Kirchner ha sido eso que todavía no ha terminado de ser. Demuestra que la política Argentina se sirve aún de un pasado difuso, extraño, pero vivo. Que nunca es el tiempo del inventar todo de nuevo, aunque sí hay destellos de escisión y salto que se nos presentan contingentes, chispeantes. Eso es el kirchnerismo. La posibilidad de pensar todo de nuevo, pero sabiendo que también es eso: una posibilidad, una chance. Nunca una seguridad.
Kirchner fue un seguro sigiloso, un osado precavido. Todo paradoja.
Hemos perdido el primer signo de nuestras épocas políticas, pero queda viva la posibilidad de asirlo como fotograma de un montaje extenso y sinuoso que habremos de caminar prudentes, imprudentes, vitales y voluntariosos.
La política, pensaba Benjamin, es una honra a la memoria de un pasado ruinoso. Es una forma de desactivar los fantasmas que acechan instándonos a redimirlos. Quizá estemos viviendo un tiempo en que el mito no sea más que acuñar certezas dentro del maremagnum de complejidades que se llevo el último soplo de la generación del 70.

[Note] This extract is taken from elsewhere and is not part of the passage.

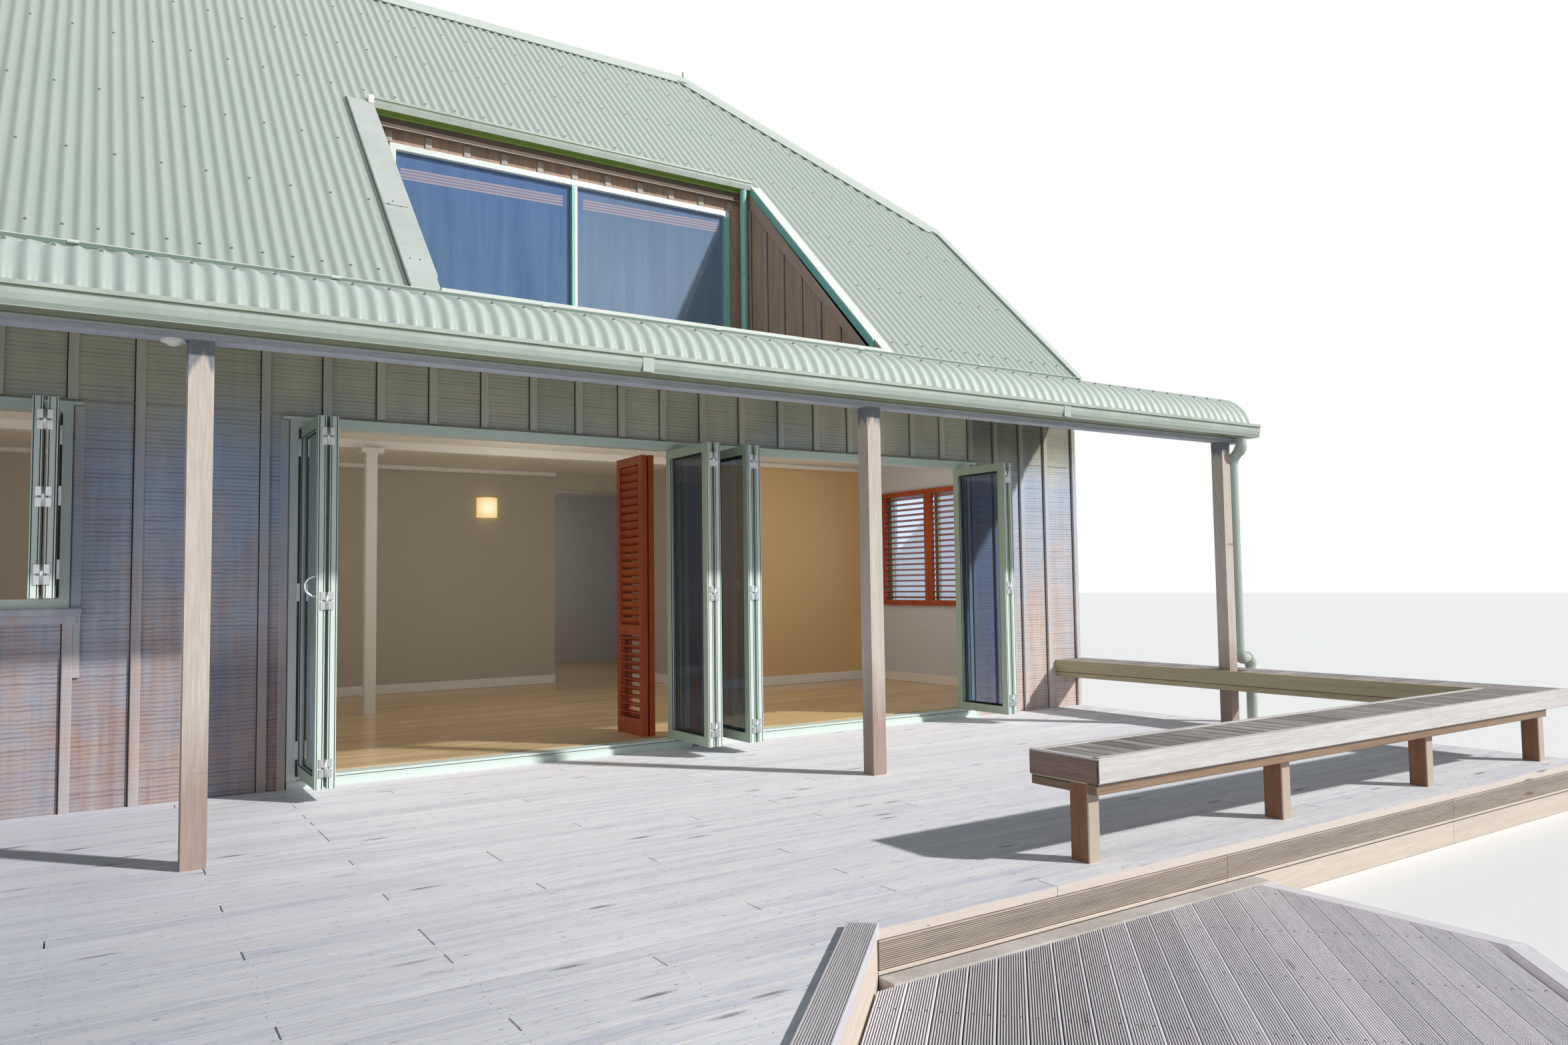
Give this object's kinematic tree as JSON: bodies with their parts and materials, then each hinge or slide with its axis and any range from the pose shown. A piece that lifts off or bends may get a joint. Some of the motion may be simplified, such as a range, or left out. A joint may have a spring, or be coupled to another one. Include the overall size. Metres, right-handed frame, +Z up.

Kirchner no está en ningún lado, aparece como pasado complejo y se entromete en nuestros lenguajes que lo evocarán mucho por mucho tiempo. No hay herederos, hay intérpretes. Todos los que fuimos a esa plaza, quisimos interpretar las emociones de una Argentina en las fronteras.
En esos días de tránsito nervioso por un país que se suspendía en la estática de pensarse a sí, supimos que tronaban no ya escarmientos de fajina, sino esperanzas acerca de cómo descubrir las tareas para activar nuevos nudos que movilicen todas nuestras acciones hacia un futuro mayor.